Input material:

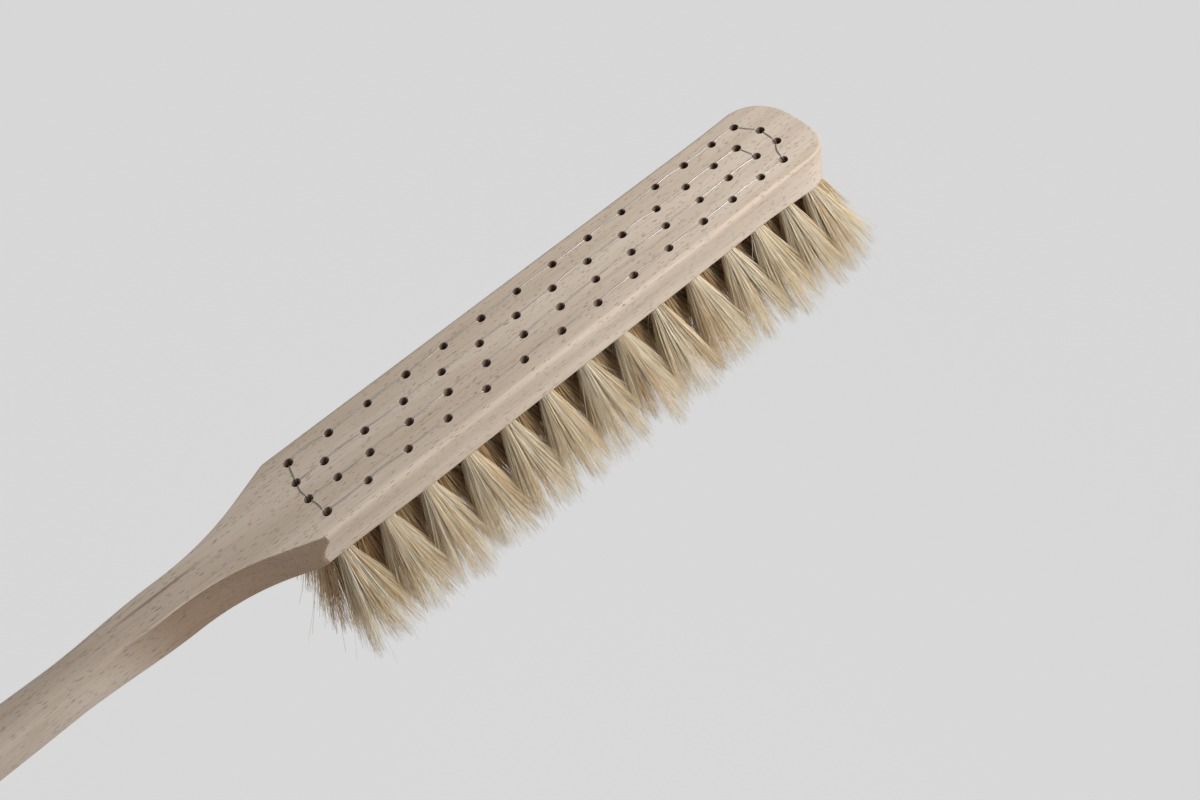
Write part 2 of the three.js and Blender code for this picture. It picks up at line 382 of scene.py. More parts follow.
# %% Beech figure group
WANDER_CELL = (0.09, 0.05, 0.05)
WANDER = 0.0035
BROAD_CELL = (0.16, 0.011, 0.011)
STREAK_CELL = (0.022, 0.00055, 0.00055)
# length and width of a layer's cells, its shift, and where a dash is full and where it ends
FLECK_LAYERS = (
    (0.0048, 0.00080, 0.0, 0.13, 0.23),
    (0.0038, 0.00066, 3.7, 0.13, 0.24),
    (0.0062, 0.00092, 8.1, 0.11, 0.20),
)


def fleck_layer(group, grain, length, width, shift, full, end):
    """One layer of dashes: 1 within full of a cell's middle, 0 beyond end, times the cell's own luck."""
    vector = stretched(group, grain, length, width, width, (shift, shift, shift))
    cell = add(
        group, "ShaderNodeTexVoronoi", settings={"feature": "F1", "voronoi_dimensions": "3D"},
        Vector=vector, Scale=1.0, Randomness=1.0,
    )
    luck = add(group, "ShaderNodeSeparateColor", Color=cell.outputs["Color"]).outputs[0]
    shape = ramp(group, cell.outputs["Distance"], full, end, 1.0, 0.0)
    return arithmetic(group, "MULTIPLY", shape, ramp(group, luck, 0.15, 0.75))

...

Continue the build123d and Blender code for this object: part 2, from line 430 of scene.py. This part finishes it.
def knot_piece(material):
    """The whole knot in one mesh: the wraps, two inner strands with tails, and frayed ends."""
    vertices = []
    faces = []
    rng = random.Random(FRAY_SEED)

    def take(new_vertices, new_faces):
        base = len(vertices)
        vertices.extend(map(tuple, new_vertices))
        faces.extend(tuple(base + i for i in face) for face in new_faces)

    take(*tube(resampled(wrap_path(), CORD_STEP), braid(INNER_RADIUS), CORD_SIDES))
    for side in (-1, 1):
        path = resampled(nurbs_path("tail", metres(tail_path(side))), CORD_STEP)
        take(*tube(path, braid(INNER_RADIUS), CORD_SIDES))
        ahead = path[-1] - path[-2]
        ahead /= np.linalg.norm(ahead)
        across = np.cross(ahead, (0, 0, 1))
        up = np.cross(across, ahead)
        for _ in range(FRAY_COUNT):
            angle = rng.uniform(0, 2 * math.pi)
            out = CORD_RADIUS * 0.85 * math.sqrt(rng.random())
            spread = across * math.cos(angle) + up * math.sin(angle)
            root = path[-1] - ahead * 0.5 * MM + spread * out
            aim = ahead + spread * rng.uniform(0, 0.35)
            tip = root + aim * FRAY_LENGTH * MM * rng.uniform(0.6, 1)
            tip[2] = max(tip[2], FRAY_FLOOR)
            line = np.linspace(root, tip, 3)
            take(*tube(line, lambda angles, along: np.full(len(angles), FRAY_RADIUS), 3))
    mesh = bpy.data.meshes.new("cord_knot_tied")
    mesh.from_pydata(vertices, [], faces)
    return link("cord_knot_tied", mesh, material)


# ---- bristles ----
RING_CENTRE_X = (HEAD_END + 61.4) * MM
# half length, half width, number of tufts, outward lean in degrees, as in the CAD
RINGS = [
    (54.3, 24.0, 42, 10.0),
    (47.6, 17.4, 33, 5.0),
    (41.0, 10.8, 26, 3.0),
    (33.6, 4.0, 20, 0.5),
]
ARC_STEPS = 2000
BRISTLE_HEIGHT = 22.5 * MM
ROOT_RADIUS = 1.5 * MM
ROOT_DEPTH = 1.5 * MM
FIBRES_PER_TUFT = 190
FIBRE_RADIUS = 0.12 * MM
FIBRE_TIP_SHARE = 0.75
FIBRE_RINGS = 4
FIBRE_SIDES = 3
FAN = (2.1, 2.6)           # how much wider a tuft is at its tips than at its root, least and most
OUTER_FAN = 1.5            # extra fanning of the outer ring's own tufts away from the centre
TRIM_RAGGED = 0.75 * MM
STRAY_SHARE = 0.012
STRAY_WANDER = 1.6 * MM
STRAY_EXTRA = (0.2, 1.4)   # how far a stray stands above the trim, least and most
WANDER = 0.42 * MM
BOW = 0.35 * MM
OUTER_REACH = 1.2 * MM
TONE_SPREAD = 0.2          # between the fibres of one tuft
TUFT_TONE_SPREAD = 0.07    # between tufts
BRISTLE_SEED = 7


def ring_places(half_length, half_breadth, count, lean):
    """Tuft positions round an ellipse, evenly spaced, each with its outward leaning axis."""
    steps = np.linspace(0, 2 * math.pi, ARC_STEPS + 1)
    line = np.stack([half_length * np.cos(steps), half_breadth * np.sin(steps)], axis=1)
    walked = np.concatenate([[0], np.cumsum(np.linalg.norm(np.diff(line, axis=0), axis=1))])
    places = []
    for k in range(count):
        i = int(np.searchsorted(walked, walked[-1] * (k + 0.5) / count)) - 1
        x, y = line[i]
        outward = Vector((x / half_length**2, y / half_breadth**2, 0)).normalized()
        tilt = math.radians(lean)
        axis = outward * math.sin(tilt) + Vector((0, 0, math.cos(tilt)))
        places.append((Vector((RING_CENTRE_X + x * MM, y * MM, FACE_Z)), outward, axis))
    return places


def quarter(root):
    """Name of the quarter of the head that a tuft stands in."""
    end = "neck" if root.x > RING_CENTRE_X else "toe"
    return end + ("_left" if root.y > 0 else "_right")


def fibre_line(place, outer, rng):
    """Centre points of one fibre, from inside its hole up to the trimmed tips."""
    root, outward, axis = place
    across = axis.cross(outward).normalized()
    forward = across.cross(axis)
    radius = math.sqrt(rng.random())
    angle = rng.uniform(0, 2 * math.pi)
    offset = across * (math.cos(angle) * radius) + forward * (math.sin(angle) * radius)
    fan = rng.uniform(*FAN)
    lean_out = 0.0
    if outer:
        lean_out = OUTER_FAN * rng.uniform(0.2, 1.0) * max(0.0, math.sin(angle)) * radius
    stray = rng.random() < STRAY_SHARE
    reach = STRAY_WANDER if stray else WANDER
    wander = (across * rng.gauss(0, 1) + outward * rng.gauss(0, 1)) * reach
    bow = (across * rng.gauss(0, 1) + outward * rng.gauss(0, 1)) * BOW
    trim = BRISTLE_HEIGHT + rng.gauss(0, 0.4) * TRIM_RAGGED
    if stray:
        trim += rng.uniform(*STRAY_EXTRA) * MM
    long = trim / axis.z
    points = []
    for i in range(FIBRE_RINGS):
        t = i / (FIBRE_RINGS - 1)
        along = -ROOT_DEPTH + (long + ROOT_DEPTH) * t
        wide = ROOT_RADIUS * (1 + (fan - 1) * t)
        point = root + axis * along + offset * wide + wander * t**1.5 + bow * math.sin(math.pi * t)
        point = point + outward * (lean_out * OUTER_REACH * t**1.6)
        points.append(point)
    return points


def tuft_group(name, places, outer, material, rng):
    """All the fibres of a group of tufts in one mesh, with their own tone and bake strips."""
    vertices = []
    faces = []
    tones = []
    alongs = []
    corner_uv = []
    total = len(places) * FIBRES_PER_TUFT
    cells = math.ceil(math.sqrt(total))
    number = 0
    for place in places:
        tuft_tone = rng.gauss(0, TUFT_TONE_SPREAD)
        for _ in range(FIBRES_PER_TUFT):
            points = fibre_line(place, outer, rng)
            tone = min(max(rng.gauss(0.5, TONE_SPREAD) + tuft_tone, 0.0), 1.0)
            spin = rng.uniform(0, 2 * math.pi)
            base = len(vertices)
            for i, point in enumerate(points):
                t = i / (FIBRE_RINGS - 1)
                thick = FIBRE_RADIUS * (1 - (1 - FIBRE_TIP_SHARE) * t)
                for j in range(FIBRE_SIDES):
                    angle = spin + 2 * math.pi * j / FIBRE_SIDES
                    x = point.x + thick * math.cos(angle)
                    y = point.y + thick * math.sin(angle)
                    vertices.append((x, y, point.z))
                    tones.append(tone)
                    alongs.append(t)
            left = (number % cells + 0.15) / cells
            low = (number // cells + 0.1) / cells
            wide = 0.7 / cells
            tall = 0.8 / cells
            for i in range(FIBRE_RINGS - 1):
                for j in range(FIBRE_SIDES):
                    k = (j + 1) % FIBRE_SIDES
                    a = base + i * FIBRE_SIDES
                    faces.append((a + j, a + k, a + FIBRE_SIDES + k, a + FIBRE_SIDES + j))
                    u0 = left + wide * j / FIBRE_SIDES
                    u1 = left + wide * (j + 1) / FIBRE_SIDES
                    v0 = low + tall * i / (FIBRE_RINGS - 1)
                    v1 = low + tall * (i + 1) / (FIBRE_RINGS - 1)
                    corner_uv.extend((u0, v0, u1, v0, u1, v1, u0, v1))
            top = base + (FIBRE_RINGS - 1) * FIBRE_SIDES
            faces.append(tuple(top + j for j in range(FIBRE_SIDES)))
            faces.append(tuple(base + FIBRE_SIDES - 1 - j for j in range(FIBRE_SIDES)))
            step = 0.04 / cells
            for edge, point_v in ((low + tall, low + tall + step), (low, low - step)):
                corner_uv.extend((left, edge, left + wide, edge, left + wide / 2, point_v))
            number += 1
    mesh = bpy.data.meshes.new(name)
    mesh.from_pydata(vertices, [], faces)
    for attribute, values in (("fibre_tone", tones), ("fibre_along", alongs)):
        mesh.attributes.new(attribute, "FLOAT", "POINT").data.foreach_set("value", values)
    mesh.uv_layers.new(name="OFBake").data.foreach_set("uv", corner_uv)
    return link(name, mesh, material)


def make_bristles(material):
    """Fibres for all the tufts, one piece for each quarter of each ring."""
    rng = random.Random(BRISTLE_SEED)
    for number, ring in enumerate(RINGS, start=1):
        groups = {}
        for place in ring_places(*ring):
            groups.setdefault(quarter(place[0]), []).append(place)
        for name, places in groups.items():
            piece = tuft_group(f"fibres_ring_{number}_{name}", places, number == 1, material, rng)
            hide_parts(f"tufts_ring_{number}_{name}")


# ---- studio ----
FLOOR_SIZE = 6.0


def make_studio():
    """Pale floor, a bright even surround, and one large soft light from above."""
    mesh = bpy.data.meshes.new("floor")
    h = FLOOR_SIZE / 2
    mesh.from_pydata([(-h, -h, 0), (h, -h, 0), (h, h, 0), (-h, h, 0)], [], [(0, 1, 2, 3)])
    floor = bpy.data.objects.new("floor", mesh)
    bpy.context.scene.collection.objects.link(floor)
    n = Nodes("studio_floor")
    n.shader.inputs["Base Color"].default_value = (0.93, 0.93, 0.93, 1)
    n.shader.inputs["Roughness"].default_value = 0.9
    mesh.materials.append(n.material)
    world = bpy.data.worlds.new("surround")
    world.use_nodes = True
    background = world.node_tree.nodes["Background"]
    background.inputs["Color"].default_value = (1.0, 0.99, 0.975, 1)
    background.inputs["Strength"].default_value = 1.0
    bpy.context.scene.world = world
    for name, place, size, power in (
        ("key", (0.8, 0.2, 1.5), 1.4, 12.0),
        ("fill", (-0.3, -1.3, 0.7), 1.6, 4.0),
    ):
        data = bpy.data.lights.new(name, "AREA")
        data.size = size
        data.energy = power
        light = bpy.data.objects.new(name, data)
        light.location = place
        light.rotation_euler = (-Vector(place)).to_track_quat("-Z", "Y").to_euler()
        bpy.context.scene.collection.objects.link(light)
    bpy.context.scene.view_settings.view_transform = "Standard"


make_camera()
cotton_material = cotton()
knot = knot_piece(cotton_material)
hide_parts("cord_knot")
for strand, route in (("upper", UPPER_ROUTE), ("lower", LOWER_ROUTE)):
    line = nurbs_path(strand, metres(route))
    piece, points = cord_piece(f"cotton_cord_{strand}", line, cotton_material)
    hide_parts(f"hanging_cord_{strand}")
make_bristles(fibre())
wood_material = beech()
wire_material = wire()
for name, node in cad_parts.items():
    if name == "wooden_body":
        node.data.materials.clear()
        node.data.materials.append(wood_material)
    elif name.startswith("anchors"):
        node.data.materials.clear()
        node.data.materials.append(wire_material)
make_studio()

Your instructions:
Repeat exactly the lines from the one containing "Write part 2" to the one containing "luck, 0.15, 0.75))", both lines included, and nothing else.

Reply to the exercise:
Write part 2 of the three.js and Blender code for this picture. It picks up at line 382 of scene.py. More parts follow.
# %% Beech figure group
WANDER_CELL = (0.09, 0.05, 0.05)
WANDER = 0.0035
BROAD_CELL = (0.16, 0.011, 0.011)
STREAK_CELL = (0.022, 0.00055, 0.00055)
# length and width of a layer's cells, its shift, and where a dash is full and where it ends
FLECK_LAYERS = (
    (0.0048, 0.00080, 0.0, 0.13, 0.23),
    (0.0038, 0.00066, 3.7, 0.13, 0.24),
    (0.0062, 0.00092, 8.1, 0.11, 0.20),
)


def fleck_layer(group, grain, length, width, shift, full, end):
    """One layer of dashes: 1 within full of a cell's middle, 0 beyond end, times the cell's own luck."""
    vector = stretched(group, grain, length, width, width, (shift, shift, shift))
    cell = add(
        group, "ShaderNodeTexVoronoi", settings={"feature": "F1", "voronoi_dimensions": "3D"},
        Vector=vector, Scale=1.0, Randomness=1.0,
    )
    luck = add(group, "ShaderNodeSeparateColor", Color=cell.outputs["Color"]).outputs[0]
    shape = ramp(group, cell.outputs["Distance"], full, end, 1.0, 0.0)
    return arithmetic(group, "MULTIPLY", shape, ramp(group, luck, 0.15, 0.75))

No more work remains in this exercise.